Eppure nelle ultime settimane qualcosa ha iniziato a muoversi. Non solo perché la delegazione cinese ha partecipato ai colloqui con gli altri creditori, ma sono stati anche raggiunti accordi preliminari per le ristrutturazioni di Sri Lanka e Ghana. Segno che Pechino e il Club di Parigi hanno finalmente risolto il loro impasse? In parte: per ora la Cina sembrerebbe aver accettato di subire delle perdite in cambio di nuove sovvenzioni e prestiti della Banca Mondiale e del Fmi. Fondi che, in assenza di un accordo con i creditori, le istituzioni di Washington avevano bloccato nel timore venissero usati per pagare i debiti cinesi e che ora contribuiranno ad ossigenare le bilance dei Paesi debitori. Buone notizie dunque per il Ghana, che si appresta a finalizzare l’accordo per la ristrutturazione del suo debito estero, ma non necessariamente per gli altri Paesi in difficoltà che devono soldi a Pechino. 
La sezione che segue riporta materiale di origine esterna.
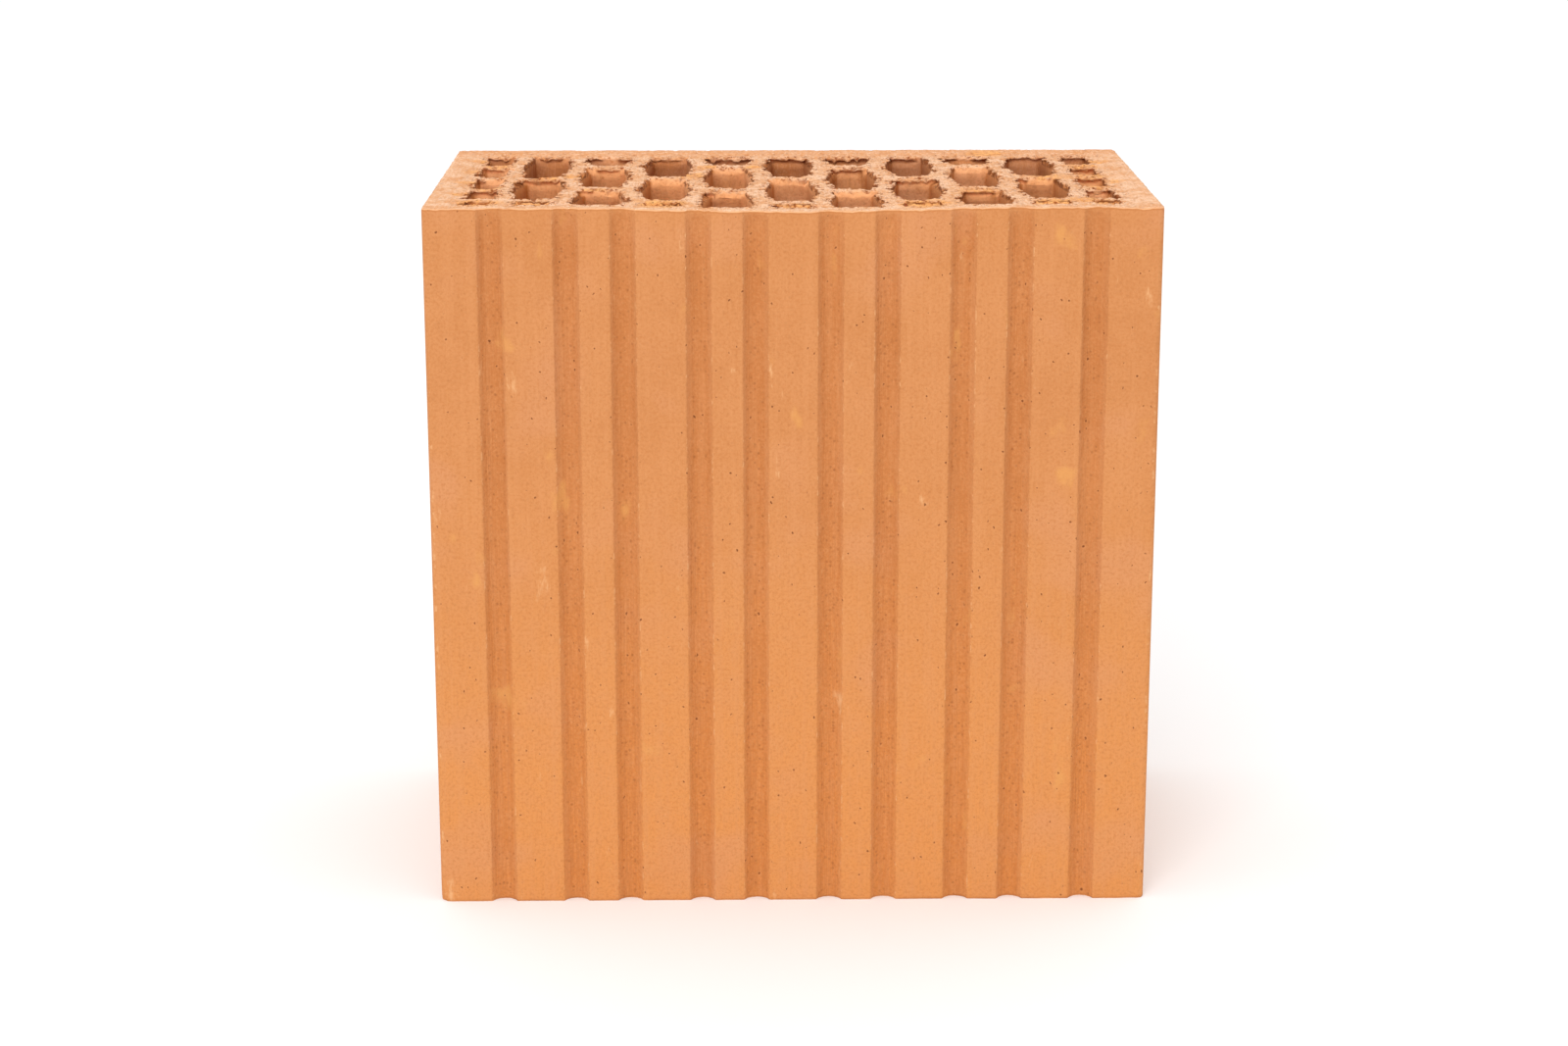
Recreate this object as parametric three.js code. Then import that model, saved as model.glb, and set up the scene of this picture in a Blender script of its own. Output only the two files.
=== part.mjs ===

A guardare bene il caso ghanese, per quanto sia un primo banco di prova, è anche un caso relativamente semplice: Accra deve alla Cina meno di 2 miliardi di dollari, nemmeno un terzo dei 6 miliardi dovuti dallo Zambia che ha fatto default più di due anni fa. Insomma, se da una parte Pechino sembra sempre più consapevole che, in assenza di un condono condiviso oggi, le perdite future rischiano di essere ben maggiori, dall’altra bisognerà attendere negoziati più “difficili” per verificare la solidità di questo nuovo tacito accordo fra la Cina e l’Occidente. Soprattutto, Pechino accetterà di collaborare anche dove le sue perdite saranno maggiori rispetto ai fondi rilasciati?